Sin ninguna competencia real, no había razones de peso para que las compañías de taxis modificaran sus modelos existentes. Pero una vez que Uber, Lyft y otras empresas de transporte compartido empezaron a ganar popularidad, las compañías de taxis se enfadaron y exigieron que el gobierno tomara medidas. “No podemos competir con este nuevo modelo dependiente de la tecnología”, afirmaron algunos, “esto es injusto para nuestro negocio”.

Pero al igual que en la época de Hayek, los que se quejaban de que la tecnología ponía a sus empresas en una desventaja injusta sólo ofrecían soluciones que implicaban la intervención del gobierno.

El año pasado, por ejemplo, se aprobó una ley en Massachusetts que obligaba a aplicar una tarifa al sector de los viajes compartidos. El objetivo de este impuesto era hacer que el sector del transporte compartido fuera “responsable” de la incapacidad del sector del taxi para innovar y competir con sus competidores en el mercado. En este caso, era la negativa a incorporar los avances tecnológicos en sus modelos de servicio.

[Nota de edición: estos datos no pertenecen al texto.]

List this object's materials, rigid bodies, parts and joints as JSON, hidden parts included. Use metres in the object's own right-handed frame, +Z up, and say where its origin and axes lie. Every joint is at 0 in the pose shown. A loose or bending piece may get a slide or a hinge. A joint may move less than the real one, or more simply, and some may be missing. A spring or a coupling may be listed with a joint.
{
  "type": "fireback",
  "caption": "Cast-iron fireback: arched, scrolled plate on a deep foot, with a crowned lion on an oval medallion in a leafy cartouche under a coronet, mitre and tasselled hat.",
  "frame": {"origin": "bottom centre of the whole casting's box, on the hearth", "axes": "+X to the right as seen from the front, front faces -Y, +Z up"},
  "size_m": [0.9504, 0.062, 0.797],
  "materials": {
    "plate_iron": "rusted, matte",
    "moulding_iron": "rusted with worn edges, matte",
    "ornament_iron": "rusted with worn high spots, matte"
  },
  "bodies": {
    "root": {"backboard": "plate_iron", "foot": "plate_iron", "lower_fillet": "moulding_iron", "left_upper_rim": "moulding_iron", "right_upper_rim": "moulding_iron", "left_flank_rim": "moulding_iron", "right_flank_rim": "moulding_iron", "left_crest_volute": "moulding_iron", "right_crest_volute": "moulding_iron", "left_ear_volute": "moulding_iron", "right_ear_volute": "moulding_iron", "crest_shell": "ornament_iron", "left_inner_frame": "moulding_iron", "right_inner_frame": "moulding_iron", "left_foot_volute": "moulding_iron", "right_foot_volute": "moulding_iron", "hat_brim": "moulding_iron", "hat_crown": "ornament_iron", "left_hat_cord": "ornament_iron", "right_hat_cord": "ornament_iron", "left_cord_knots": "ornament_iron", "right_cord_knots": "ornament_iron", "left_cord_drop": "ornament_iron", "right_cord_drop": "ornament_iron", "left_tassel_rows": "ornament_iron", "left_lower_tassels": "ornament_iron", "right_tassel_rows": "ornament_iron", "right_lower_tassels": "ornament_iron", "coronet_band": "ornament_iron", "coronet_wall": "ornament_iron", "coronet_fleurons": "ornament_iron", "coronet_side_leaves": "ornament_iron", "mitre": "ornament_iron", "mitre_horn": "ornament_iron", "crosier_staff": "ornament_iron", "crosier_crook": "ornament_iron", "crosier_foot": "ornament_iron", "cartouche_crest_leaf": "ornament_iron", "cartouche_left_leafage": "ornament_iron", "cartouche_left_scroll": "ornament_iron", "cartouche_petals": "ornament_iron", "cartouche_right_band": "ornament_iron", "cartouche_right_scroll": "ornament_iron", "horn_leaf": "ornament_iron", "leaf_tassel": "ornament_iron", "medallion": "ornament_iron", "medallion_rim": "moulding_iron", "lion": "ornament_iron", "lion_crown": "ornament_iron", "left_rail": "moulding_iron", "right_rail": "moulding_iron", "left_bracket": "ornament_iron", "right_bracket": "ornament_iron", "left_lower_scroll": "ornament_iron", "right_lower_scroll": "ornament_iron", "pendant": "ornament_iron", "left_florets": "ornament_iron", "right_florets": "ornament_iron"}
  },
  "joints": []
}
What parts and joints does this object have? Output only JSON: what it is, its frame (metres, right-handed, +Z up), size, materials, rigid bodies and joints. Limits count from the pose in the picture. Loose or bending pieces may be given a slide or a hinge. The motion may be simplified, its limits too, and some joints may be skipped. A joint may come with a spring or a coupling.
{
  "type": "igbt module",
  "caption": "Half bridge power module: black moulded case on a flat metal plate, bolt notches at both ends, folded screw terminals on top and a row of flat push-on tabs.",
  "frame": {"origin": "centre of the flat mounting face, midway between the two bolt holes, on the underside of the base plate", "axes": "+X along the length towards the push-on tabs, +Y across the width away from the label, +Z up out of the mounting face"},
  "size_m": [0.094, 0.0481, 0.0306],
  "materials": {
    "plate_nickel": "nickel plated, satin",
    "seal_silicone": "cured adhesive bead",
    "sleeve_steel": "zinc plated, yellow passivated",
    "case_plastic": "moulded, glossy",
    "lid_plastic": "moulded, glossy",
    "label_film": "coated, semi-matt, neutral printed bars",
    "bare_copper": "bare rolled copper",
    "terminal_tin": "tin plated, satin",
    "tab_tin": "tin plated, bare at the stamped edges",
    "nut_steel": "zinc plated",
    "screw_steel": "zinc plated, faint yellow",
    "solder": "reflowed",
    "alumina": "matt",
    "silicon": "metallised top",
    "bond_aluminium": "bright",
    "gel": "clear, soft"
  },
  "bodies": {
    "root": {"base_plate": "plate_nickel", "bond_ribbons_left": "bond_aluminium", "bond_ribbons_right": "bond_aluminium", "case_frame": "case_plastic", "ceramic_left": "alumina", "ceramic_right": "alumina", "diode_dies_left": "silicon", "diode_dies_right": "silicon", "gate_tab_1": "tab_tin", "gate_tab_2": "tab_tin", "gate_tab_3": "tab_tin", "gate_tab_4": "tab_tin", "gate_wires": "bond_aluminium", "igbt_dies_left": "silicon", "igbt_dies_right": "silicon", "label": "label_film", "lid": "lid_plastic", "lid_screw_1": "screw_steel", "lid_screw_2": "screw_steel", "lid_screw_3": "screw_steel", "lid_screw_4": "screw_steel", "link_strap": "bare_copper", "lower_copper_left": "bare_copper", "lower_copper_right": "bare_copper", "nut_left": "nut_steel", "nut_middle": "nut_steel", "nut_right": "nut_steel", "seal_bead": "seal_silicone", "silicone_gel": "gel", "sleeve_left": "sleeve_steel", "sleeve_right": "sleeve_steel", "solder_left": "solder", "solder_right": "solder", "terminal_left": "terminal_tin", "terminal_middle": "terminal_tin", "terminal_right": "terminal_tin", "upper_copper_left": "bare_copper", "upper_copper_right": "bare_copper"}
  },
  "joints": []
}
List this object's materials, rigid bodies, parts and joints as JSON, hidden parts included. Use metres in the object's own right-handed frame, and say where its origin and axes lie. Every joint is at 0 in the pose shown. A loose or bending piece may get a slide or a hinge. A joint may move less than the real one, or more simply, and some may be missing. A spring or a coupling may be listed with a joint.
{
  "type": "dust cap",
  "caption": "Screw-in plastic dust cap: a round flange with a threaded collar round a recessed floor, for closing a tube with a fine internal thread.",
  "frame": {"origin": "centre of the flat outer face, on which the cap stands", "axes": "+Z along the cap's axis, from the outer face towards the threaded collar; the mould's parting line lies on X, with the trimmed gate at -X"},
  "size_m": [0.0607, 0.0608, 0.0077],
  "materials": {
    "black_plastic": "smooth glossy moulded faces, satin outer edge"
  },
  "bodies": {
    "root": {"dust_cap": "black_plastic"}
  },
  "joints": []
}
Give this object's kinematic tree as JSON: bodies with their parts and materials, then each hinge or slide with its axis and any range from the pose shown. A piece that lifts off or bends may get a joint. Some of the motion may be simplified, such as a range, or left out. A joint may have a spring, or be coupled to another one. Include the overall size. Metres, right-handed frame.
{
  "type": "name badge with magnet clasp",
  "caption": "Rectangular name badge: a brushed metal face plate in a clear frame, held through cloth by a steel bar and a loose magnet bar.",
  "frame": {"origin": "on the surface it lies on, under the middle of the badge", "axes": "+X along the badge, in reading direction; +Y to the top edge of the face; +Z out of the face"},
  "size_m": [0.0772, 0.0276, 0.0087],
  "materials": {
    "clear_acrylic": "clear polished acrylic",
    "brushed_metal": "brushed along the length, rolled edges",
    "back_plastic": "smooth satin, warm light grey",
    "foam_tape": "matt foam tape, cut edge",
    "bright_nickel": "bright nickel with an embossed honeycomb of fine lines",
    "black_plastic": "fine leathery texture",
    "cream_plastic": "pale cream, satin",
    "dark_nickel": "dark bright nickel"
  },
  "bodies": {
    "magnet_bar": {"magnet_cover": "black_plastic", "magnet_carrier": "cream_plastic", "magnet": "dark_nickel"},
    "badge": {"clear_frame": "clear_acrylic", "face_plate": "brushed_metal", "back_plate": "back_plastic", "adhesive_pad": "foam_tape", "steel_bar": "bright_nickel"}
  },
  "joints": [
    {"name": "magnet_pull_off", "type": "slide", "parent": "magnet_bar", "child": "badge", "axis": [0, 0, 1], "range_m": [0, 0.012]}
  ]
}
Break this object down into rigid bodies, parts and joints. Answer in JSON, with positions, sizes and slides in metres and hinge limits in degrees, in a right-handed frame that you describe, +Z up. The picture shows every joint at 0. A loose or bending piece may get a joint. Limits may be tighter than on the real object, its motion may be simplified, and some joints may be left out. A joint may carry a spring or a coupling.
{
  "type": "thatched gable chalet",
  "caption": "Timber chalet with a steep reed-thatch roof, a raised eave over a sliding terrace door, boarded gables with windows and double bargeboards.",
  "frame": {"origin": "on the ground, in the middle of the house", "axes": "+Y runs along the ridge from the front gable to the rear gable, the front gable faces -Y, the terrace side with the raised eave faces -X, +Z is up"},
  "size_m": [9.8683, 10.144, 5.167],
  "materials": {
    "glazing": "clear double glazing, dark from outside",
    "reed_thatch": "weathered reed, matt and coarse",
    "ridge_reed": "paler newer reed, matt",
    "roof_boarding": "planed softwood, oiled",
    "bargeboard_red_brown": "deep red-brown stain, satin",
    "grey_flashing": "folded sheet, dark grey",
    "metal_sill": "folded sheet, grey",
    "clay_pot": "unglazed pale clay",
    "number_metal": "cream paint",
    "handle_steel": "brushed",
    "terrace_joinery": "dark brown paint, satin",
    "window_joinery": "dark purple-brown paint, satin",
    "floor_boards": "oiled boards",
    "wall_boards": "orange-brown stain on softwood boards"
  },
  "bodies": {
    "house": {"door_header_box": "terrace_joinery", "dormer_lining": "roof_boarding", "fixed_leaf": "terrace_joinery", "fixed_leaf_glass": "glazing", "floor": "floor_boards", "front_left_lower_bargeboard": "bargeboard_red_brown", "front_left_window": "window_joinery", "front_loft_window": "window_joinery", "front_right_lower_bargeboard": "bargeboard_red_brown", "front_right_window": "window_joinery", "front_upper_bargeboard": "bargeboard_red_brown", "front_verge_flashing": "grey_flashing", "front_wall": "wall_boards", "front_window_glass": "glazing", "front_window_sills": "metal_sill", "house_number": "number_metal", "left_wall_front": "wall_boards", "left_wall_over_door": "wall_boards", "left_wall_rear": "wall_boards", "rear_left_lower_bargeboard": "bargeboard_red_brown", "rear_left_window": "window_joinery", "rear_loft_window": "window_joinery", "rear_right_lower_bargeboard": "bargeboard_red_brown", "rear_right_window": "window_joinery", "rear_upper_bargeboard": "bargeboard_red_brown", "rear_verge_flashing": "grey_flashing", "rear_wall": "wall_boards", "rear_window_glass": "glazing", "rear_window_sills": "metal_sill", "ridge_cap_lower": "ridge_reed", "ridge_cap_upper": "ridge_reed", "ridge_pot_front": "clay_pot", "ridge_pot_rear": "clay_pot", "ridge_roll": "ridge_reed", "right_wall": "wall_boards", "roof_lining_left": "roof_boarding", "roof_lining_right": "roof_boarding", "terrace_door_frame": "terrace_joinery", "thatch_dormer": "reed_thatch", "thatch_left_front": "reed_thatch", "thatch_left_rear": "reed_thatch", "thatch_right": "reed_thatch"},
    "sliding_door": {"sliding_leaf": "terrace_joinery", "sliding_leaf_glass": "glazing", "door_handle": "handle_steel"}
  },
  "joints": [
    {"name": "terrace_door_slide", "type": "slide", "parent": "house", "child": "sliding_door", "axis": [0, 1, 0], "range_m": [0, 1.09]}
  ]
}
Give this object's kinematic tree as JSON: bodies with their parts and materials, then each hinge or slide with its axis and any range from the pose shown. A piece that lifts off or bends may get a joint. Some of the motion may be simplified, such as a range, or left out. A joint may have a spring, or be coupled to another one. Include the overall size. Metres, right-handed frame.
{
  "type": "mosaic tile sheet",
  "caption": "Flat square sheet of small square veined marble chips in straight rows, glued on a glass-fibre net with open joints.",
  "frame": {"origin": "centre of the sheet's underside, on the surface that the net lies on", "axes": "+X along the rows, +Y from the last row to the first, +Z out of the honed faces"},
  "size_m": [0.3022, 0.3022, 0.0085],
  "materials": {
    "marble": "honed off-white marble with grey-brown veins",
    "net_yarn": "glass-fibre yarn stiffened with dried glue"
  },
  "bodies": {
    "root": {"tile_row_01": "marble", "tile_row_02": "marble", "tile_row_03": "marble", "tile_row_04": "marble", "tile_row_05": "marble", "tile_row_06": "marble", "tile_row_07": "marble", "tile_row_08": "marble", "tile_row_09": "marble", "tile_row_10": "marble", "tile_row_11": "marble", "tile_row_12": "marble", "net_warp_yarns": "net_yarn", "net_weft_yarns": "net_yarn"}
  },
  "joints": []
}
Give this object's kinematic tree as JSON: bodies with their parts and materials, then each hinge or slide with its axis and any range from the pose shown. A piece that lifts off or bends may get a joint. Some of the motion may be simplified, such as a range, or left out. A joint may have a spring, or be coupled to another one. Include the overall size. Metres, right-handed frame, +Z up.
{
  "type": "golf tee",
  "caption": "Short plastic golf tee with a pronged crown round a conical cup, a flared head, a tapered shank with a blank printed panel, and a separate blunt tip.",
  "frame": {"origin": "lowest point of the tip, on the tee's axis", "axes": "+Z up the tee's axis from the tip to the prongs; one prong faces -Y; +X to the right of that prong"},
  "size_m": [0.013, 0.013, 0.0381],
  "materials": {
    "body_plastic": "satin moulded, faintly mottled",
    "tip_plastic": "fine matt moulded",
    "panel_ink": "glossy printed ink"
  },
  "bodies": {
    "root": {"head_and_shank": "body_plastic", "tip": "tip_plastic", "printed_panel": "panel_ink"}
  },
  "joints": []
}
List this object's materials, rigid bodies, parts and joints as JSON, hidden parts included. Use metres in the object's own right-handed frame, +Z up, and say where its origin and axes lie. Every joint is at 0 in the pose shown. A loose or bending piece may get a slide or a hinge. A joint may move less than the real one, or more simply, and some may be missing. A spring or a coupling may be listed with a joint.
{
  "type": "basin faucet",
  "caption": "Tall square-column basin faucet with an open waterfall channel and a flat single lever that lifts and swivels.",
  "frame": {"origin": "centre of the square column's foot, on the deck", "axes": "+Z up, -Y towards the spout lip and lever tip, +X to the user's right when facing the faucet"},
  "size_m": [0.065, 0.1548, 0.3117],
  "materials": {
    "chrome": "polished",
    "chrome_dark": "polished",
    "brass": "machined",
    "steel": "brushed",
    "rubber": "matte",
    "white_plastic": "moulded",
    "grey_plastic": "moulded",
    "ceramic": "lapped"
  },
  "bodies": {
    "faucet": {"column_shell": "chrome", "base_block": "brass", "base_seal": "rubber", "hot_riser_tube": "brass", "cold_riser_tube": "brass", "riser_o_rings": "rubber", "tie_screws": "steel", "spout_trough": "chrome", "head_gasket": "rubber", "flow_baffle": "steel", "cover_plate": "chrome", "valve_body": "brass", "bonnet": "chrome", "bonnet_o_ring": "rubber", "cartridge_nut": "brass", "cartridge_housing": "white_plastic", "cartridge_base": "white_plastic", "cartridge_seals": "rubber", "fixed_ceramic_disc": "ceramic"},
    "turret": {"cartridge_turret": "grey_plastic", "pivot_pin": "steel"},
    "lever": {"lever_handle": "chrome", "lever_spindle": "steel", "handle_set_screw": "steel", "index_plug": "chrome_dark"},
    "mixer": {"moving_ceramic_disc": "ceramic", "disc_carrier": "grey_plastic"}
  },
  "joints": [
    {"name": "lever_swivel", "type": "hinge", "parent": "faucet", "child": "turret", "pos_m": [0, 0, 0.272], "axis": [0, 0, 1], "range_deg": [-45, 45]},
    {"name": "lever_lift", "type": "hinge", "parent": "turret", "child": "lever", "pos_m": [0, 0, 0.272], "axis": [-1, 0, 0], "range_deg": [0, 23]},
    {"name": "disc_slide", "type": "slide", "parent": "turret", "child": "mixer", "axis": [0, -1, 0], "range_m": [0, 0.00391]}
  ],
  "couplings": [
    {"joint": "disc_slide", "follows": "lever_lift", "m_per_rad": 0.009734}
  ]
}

Así, en lugar de competir lealmente, las compañías de taxis se salieron con la suya instituyendo un impuesto a sus competidores que se destinó directamente a financiar la apática búsqueda de las compañías de taxis por adoptar nuevas tecnologías.

Esto es lo contrario de la época de Hayek, ya que ahora son los operadores tradicionales los que tienen miedo de los pequeños conocedores de la tecnología, en lugar de lo contrario. Pero, en ambos casos, el alarmismo toma ventaja del miedo a la tecnología. Ambos reiteran también la creencia de que el Estado debe insertarse en el mercado para hacer más “justa” la competencia.

Y como Hayek ha señalado en todos los capítulos de su libro hasta ahora, la planificación estatal, ya sea en forma de nuevos impuestos o de leyes reguladoras de los medallones, siempre sirve para inhibir la verdadera competencia. Esto es tan cierto ahora como lo era a mediados de los años 40.